··· Material to process

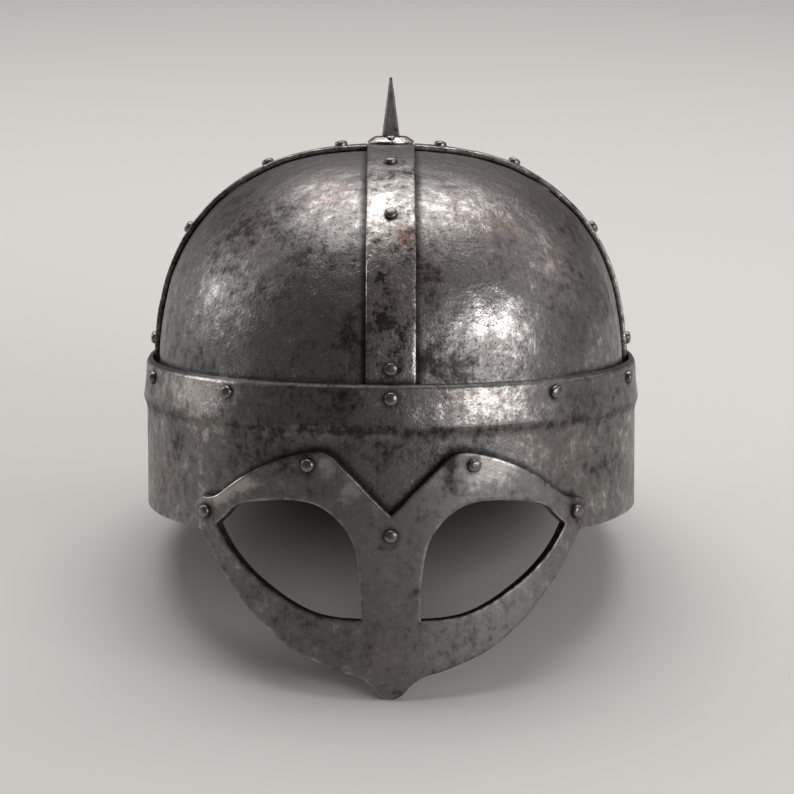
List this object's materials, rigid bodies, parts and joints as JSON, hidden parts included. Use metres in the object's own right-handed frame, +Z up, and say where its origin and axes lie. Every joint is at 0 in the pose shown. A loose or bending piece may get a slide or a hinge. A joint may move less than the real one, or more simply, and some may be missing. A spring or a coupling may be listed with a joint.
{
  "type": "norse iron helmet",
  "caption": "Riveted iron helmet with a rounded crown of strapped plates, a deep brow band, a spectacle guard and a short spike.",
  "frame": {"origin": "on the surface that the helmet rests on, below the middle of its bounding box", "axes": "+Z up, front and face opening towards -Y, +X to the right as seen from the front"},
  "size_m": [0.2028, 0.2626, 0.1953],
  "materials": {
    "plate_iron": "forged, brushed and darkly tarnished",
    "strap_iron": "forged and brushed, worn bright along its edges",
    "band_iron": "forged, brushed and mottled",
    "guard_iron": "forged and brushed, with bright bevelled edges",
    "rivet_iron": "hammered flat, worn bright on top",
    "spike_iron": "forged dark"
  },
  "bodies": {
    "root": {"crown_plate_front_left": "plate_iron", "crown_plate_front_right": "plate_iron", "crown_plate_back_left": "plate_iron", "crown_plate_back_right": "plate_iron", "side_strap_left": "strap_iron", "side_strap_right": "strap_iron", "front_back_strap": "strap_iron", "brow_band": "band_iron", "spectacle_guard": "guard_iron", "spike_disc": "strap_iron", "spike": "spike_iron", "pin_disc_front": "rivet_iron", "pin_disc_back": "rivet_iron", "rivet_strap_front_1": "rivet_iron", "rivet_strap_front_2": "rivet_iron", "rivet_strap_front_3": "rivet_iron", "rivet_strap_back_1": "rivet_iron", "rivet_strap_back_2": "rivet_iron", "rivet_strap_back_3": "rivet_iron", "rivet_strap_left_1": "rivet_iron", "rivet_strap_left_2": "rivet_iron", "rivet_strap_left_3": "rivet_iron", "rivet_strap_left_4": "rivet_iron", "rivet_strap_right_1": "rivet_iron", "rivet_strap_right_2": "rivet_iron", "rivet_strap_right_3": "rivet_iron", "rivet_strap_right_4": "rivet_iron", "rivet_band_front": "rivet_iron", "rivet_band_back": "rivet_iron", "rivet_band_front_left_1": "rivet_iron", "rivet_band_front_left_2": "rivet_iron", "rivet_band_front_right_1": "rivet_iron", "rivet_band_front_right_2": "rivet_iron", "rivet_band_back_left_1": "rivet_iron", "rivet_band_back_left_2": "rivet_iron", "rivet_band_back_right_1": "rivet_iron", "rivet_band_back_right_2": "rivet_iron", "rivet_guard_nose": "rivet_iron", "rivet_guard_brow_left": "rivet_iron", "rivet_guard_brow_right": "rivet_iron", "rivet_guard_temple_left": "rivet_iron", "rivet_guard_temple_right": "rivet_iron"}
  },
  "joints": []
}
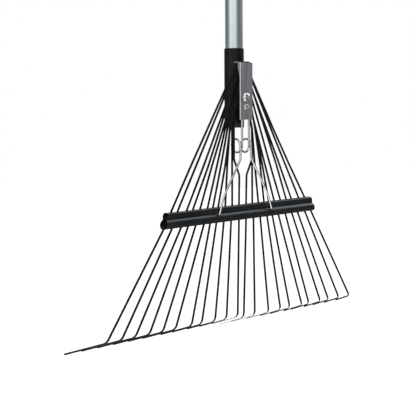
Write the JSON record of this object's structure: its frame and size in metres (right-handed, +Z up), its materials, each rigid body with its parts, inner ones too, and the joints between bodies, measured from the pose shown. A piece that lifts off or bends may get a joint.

······

Challenge.
How many lines in the listing contain "object"? Answer with the number alone.

Finished task.
2